Ms. Erin Hess, Cultural Resource Specialist (USACE) then addressed the issues, affirming that the process is indeed impacted because of the Tribe’s Cultural Preservation Department’s concerns and spoke in depth of the process in intricate detail. Ms. Grimes spoke about the proper way that this individual owner/project manager should have built a working relationship with the local Native Americans to circumvent any obstacles that could adversely affect cultural preservation and impact the developer throughout future stages of the proposed development. Mark Gilfillan (USACE) by phone, then asked for in-depth information about previous relationships, archeology, and any previous cultural inspections and if any had ever been done; finishing by asking the tribes what they are requesting. Shelly Davis-King, Ph.D., (Davis-King & Associates) interjected at this point, going into great detail about the fact that archeology is the only real action that was ever undertaken and that within the limited training of an archeologist, many aspects could be missed.
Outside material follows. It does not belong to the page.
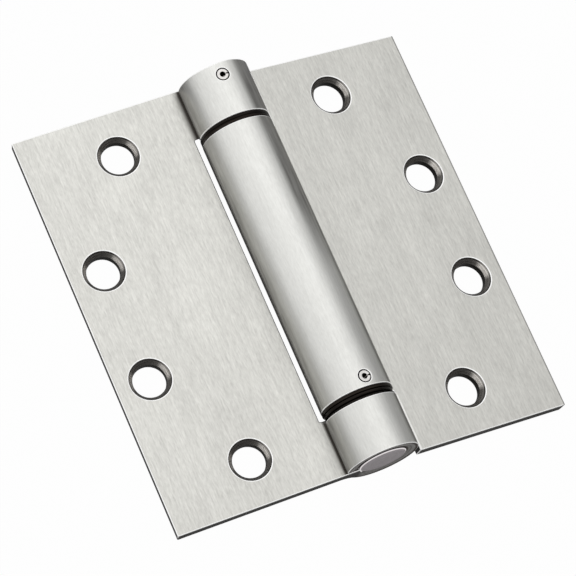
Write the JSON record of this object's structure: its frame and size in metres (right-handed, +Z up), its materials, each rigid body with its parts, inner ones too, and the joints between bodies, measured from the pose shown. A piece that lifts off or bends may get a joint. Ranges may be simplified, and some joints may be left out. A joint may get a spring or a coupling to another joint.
{
  "type": "spring hinge",
  "caption": "Full mortise door hinge with square corners and countersunk leaves, closed by a torsion spring inside its long middle knuckle; it lies open on its back.",
  "frame": {"origin": "on the floor under the middle of the barrel, centre of the open hinge's footprint", "axes": "+X towards the door leaf's outer edge, +Y along the barrel towards the adjuster end, +Z up out of the countersunk faces"},
  "size_m": [0.1136, 0.1142, 0.0198],
  "materials": {
    "satin_steel": "satin, brushed along the barrel",
    "plug_steel": "turned, dull",
    "pin_steel": "bright",
    "dark_washer": "matt",
    "dark_bush": "matt",
    "spring_steel": "oiled"
  },
  "bodies": {
    "frame_half": {"frame_leaf": "satin_steel", "tension_adjuster": "plug_steel", "bottom_pivot": "plug_steel", "tension_lock_pin": "pin_steel", "top_thrust_washer": "dark_washer", "upper_bottom_washer": "dark_washer", "lower_bottom_washer": "dark_washer"},
    "door_half": {"door_leaf": "satin_steel", "spring_anchor": "plug_steel", "anchor_pin": "pin_steel", "upper_bush": "dark_bush", "lower_bush": "dark_bush", "torsion_spring": "spring_steel"}
  },
  "joints": [
    {"name": "door_swing", "type": "hinge", "parent": "frame_half", "child": "door_half", "pos_m": [0, 0, 0.00992], "axis": [0, -1, 0], "range_deg": [-110, 189.7], "stiffness_Nm_per_rad": 1.06, "deforming": ["torsion_spring"]}
  ]
}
She went into detail about the many ways in which without the proper cultural training, an archeologist could fail to identify, classify or in some cases not even find information of cultural significance during an on-site inspection; stating that she herself was originally trained as an archeologist, but that additional cultural training over many years has given her a better understanding of what to look for, that someone trained only in archeology may have difficulties in properly finding and identifying areas of cultural significance on this or any proposed site.
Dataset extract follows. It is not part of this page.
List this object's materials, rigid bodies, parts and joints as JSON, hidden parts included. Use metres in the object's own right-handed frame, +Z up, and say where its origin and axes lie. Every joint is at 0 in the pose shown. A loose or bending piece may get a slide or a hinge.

CVMT Cultural Preservation Director Debra Grimes then spoke of her previous experiences on the property from prior years and of identifying much that is now being overlooked, as well as never being afforded the additional time needed by the current owner and previous developers on this project to fully investigate and identify culturally sensitive areas, because of the fact that there are pre-existing sites already known that have been disturbed, ignored or labeled a non-issue due to the lack of knowledgeable training by previous archeologists. Mark Gilfillan (via conference call) questioned Ms. Grimes and Ms. Hess alike, if there was by chance anything that could have in fact been overlooked, and then questioned all of the previous steps that had been taken. He asked about the permit and wanted to discuss the correspondence that USACE had sent to the Tribe. The Tribe had only received it the previous day and representatives were out of the office all day. CVMT Cultural Preservation Director Debra Grimes herself did not receive a copy nor did her Chairperson, Gloria Grimes, of the Calaveras Band of Me-Wuk Indians. All attendees went over the document with Mark Gilfillan and discussed the various conditions which were in the current permit, but it was resolved that the conditions are all standard language and were not site-specific.
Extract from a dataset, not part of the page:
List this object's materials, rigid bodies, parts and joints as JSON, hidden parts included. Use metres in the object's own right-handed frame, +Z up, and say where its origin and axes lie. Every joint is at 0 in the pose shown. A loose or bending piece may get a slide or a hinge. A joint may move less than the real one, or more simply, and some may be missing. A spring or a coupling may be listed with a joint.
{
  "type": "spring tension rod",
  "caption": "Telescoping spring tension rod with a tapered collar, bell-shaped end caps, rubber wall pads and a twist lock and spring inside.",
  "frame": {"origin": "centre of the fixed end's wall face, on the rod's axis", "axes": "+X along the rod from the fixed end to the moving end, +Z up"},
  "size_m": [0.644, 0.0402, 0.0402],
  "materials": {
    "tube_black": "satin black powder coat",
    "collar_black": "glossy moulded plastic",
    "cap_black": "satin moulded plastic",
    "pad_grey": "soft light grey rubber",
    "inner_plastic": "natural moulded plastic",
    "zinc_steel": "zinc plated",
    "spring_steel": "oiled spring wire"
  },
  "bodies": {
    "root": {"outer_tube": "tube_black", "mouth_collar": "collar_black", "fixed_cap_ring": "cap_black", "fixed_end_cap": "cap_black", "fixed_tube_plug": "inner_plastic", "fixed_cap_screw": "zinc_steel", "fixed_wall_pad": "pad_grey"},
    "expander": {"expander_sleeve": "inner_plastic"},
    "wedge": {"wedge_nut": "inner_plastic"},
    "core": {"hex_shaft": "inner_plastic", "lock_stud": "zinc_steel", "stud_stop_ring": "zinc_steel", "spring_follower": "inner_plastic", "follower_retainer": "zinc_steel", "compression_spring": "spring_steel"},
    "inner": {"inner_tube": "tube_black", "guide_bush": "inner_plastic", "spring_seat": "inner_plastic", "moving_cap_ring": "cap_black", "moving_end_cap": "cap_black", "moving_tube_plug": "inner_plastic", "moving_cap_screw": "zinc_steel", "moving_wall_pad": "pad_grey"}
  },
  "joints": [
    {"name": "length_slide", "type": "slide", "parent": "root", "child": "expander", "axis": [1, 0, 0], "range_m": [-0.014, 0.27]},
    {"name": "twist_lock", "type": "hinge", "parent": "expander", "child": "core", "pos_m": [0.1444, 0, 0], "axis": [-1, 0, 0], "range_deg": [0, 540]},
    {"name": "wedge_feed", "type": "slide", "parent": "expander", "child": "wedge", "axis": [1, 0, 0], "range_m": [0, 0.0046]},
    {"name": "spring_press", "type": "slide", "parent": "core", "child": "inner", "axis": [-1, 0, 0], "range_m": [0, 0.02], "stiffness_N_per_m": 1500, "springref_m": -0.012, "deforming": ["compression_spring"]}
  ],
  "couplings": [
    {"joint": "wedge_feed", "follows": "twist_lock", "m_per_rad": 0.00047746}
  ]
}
The discussion then progressed to sites that had been previously identified, with Ms. Davis-King, Ph.D., Ms. Grimes and Ms. Hess weighing in heavily of a continuing lack of adequate information and of no Native American participation to correctly and fully identify cultural concerns. Ms. Grimes added that we only have this moment in time to protect what is there, because decimation and desecration are eternal. Ms. Grimes and Ms. Davis-King, Ph.D., then discussed the entire lack of soil sampling through geo-thermal testing (this site specifically has had none of this type of testing), but what most of the day’s comments reflected was the Native people’s total surprise at the speed in which this specific project was allowed to be permitted – centering around the fact of the lack of Native American tribal involvement and concern over impacts to areas previously discovered and thought to be protected. Some of the known areas are no longer within a revised scope of the proposed development, prompting the tribes to ask if the USACE could expand to keep those areas protected under the USACE’s jurisdiction. Everyone concurred on these thoughts, prompting Tribal Chairpersons Silvia Burley of the California Valley Miwok Tribe and Gloria Grimes of the Calaveras Band of Me-Wuk Indians to insist that there is a need for further consultation to protect and not lose the histories of the once proud people that occupied this area, lest they be forgotten forever. Mark Gilfillan (via conference call) reiterated the USACE’s commitment to address everything that is within the USACE’s jurisdiction and to fulfill any obligations that the USACE has to its mission statement.
The final discussion included all attendees making many good arguments and offering suggestions. It was a very informative meeting, with all parties trying to coordinate and work together on rectifying what the Cultural Preservation Department sees as deficiencies on this project. With all departments being involved, the tribes sincerely hope that the project manager and the land owner will come to the realization that the previous and current lack of tribal involvement is not acceptable and that in the long-term, working together with the tribes and Cultural Preservation representatives is the best way to ensure their project will conclude to a successful completion.